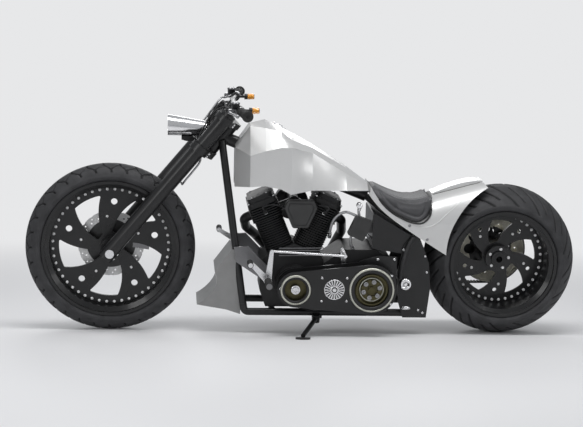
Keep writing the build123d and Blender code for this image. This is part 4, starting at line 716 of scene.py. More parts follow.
class CHOPPER_OT_primary(bpy.types.Operator):
    """Primary drive: bezels, bowls, clutch ring with springs, nuts, ribbed badge, inner ribs and screws"""

    bl_idname = "chopper.primary"
    bl_label = "Primary drive"

    def execute(self, context):
        guard_face = 234.0
        crank = np.array((CRANK[0], guard_face, CRANK[1]))
        clutch = np.array((CLUTCH[0], guard_face, CLUTCH[1]))
        rings, bowls = [], []
        for centre, inner, outer in ((crank, 46.6, 66.5), (clutch, 73.6, 98.5)):
            profile = [
                (1.2, outer - 9.4), (8.2, outer - 9), (9.4, outer - 8), (9.4, outer - 3.6), (4.6, outer),
                (-0.4, outer),
            ]
            rings.append(revolved(profile, centre, LEFT, 128))
            profile = [
                (-6, inner), (0.2, inner), (3.2, inner + 1.5), (3.2, inner + 4), (1.6, inner + 5),
                (1.6, outer - 9.2),
            ]
            bowls.append(revolved(profile, centre, LEFT, 128))
        make_piece("primary_bezels", joined(*rings), "pulley_ring")
        make_piece("primary_bowls", joined(*bowls), "brass_dark")
        plate = 224.0
        cover = revolved([(0, 53.5), (1.6, 53.5), (2.6, 51), (2.6, 48.5), (0.6, 47.5), (0, 47.5)],
                         clutch + LEFT * (plate - guard_face), LEFT, 96)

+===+

> _SET PROBLEM_: Repeat the material from above exactly, word for word.

> _EXERCISE SOLUTION_:
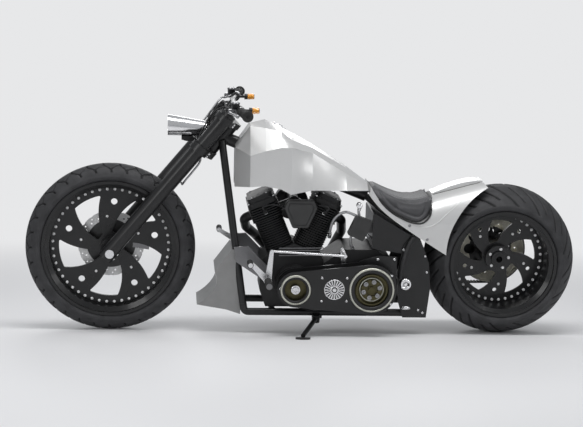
Keep writing the build123d and Blender code for this image. This is part 4, starting at line 716 of scene.py. More parts follow.
class CHOPPER_OT_primary(bpy.types.Operator):
    """Primary drive: bezels, bowls, clutch ring with springs, nuts, ribbed badge, inner ribs and screws"""

    bl_idname = "chopper.primary"
    bl_label = "Primary drive"

    def execute(self, context):
        guard_face = 234.0
        crank = np.array((CRANK[0], guard_face, CRANK[1]))
        clutch = np.array((CLUTCH[0], guard_face, CLUTCH[1]))
        rings, bowls = [], []
        for centre, inner, outer in ((crank, 46.6, 66.5), (clutch, 73.6, 98.5)):
            profile = [
                (1.2, outer - 9.4), (8.2, outer - 9), (9.4, outer - 8), (9.4, outer - 3.6), (4.6, outer),
                (-0.4, outer),
            ]
            rings.append(revolved(profile, centre, LEFT, 128))
            profile = [
                (-6, inner), (0.2, inner), (3.2, inner + 1.5), (3.2, inner + 4), (1.6, inner + 5),
                (1.6, outer - 9.2),
            ]
            bowls.append(revolved(profile, centre, LEFT, 128))
        make_piece("primary_bezels", joined(*rings), "pulley_ring")
        make_piece("primary_bowls", joined(*bowls), "brass_dark")
        plate = 224.0
        cover = revolved([(0, 53.5), (1.6, 53.5), (2.6, 51), (2.6, 48.5), (0.6, 47.5), (0, 47.5)],
                         clutch + LEFT * (plate - guard_face), LEFT, 96)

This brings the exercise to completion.